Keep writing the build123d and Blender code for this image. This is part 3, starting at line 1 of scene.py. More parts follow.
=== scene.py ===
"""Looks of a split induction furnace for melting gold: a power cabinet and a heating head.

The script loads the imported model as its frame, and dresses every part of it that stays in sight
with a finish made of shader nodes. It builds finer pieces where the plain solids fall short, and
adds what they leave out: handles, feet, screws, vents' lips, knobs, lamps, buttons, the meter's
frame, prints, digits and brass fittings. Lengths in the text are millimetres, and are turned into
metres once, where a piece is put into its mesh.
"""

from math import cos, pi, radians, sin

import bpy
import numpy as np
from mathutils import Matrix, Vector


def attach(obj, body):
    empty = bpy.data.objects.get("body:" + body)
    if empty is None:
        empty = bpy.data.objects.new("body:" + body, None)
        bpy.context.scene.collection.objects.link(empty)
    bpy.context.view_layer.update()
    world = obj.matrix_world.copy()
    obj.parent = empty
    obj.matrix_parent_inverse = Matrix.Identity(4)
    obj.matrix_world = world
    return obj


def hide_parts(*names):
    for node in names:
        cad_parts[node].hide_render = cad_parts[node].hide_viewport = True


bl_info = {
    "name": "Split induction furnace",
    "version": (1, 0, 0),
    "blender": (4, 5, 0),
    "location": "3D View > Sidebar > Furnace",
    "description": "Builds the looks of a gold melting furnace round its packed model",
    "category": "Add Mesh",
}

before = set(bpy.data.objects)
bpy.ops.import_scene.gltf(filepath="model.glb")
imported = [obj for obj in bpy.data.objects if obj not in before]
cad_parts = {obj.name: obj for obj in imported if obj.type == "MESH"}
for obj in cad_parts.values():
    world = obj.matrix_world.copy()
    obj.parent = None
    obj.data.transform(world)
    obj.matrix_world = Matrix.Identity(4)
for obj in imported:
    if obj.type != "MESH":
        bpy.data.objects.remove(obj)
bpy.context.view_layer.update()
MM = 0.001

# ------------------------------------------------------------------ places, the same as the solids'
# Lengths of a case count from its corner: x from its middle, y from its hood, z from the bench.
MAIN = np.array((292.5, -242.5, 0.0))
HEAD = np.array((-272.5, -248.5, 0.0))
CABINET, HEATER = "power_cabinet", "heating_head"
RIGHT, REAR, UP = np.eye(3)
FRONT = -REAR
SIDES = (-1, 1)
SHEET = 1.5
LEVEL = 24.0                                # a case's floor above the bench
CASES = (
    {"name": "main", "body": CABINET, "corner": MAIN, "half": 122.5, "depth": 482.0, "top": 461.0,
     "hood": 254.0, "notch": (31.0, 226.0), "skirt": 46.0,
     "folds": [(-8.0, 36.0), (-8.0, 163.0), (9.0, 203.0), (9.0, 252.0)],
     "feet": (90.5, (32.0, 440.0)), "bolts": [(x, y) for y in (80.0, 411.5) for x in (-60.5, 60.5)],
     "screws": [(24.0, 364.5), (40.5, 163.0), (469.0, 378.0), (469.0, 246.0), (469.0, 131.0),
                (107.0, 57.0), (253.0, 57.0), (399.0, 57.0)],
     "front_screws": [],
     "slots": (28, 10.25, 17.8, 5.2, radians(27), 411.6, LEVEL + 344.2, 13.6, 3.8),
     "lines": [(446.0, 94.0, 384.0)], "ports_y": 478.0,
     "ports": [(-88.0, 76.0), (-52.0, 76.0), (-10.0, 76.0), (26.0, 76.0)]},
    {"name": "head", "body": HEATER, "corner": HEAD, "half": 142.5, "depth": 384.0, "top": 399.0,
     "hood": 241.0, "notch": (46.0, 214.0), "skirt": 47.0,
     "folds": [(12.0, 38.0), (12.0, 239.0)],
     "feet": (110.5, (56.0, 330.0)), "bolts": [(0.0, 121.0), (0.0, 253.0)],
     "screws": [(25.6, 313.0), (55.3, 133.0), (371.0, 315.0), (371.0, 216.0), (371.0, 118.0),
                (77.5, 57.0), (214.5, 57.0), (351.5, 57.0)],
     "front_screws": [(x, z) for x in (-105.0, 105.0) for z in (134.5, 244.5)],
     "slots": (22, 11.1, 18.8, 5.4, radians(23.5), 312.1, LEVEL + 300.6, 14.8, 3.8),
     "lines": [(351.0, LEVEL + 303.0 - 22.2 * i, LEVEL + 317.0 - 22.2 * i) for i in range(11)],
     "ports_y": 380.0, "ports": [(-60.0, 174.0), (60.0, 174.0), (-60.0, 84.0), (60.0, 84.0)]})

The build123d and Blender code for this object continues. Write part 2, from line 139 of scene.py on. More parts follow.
- - -
* [STATED TASK] Without omitting anything, output the entries exactly.

* [SOLVED PROBLEM]
Keep writing the build123d and Blender code for this image. This is part 3, starting at line 1 of scene.py. More parts follow.
=== scene.py ===
"""Looks of a split induction furnace for melting gold: a power cabinet and a heating head.

The script loads the imported model as its frame, and dresses every part of it that stays in sight
with a finish made of shader nodes. It builds finer pieces where the plain solids fall short, and
adds what they leave out: handles, feet, screws, vents' lips, knobs, lamps, buttons, the meter's
frame, prints, digits and brass fittings. Lengths in the text are millimetres, and are turned into
metres once, where a piece is put into its mesh.
"""

from math import cos, pi, radians, sin

import bpy
import numpy as np
from mathutils import Matrix, Vector


def attach(obj, body):
    empty = bpy.data.objects.get("body:" + body)
    if empty is None:
        empty = bpy.data.objects.new("body:" + body, None)
        bpy.context.scene.collection.objects.link(empty)
    bpy.context.view_layer.update()
    world = obj.matrix_world.copy()
    obj.parent = empty
    obj.matrix_parent_inverse = Matrix.Identity(4)
    obj.matrix_world = world
    return obj


def hide_parts(*names):
    for node in names:
        cad_parts[node].hide_render = cad_parts[node].hide_viewport = True


bl_info = {
    "name": "Split induction furnace",
    "version": (1, 0, 0),
    "blender": (4, 5, 0),
    "location": "3D View > Sidebar > Furnace",
    "description": "Builds the looks of a gold melting furnace round its packed model",
    "category": "Add Mesh",
}

before = set(bpy.data.objects)
bpy.ops.import_scene.gltf(filepath="model.glb")
imported = [obj for obj in bpy.data.objects if obj not in before]
cad_parts = {obj.name: obj for obj in imported if obj.type == "MESH"}
for obj in cad_parts.values():
    world = obj.matrix_world.copy()
    obj.parent = None
    obj.data.transform(world)
    obj.matrix_world = Matrix.Identity(4)
for obj in imported:
    if obj.type != "MESH":
        bpy.data.objects.remove(obj)
bpy.context.view_layer.update()
MM = 0.001

# ------------------------------------------------------------------ places, the same as the solids'
# Lengths of a case count from its corner: x from its middle, y from its hood, z from the bench.
MAIN = np.array((292.5, -242.5, 0.0))
HEAD = np.array((-272.5, -248.5, 0.0))
CABINET, HEATER = "power_cabinet", "heating_head"
RIGHT, REAR, UP = np.eye(3)
FRONT = -REAR
SIDES = (-1, 1)
SHEET = 1.5
LEVEL = 24.0                                # a case's floor above the bench
CASES = (
    {"name": "main", "body": CABINET, "corner": MAIN, "half": 122.5, "depth": 482.0, "top": 461.0,
     "hood": 254.0, "notch": (31.0, 226.0), "skirt": 46.0,
     "folds": [(-8.0, 36.0), (-8.0, 163.0), (9.0, 203.0), (9.0, 252.0)],
     "feet": (90.5, (32.0, 440.0)), "bolts": [(x, y) for y in (80.0, 411.5) for x in (-60.5, 60.5)],
     "screws": [(24.0, 364.5), (40.5, 163.0), (469.0, 378.0), (469.0, 246.0), (469.0, 131.0),
                (107.0, 57.0), (253.0, 57.0), (399.0, 57.0)],
     "front_screws": [],
     "slots": (28, 10.25, 17.8, 5.2, radians(27), 411.6, LEVEL + 344.2, 13.6, 3.8),
     "lines": [(446.0, 94.0, 384.0)], "ports_y": 478.0,
     "ports": [(-88.0, 76.0), (-52.0, 76.0), (-10.0, 76.0), (26.0, 76.0)]},
    {"name": "head", "body": HEATER, "corner": HEAD, "half": 142.5, "depth": 384.0, "top": 399.0,
     "hood": 241.0, "notch": (46.0, 214.0), "skirt": 47.0,
     "folds": [(12.0, 38.0), (12.0, 239.0)],
     "feet": (110.5, (56.0, 330.0)), "bolts": [(0.0, 121.0), (0.0, 253.0)],
     "screws": [(25.6, 313.0), (55.3, 133.0), (371.0, 315.0), (371.0, 216.0), (371.0, 118.0),
                (77.5, 57.0), (214.5, 57.0), (351.5, 57.0)],
     "front_screws": [(x, z) for x in (-105.0, 105.0) for z in (134.5, 244.5)],
     "slots": (22, 11.1, 18.8, 5.4, radians(23.5), 312.1, LEVEL + 300.6, 14.8, 3.8),
     "lines": [(351.0, LEVEL + 303.0 - 22.2 * i, LEVEL + 317.0 - 22.2 * i) for i in range(11)],
     "ports_y": 380.0, "ports": [(-60.0, 174.0), (60.0, 174.0), (-60.0, 84.0), (60.0, 84.0)]})

The build123d and Blender code for this object continues. Write part 2, from line 139 of scene.py on. More parts follow.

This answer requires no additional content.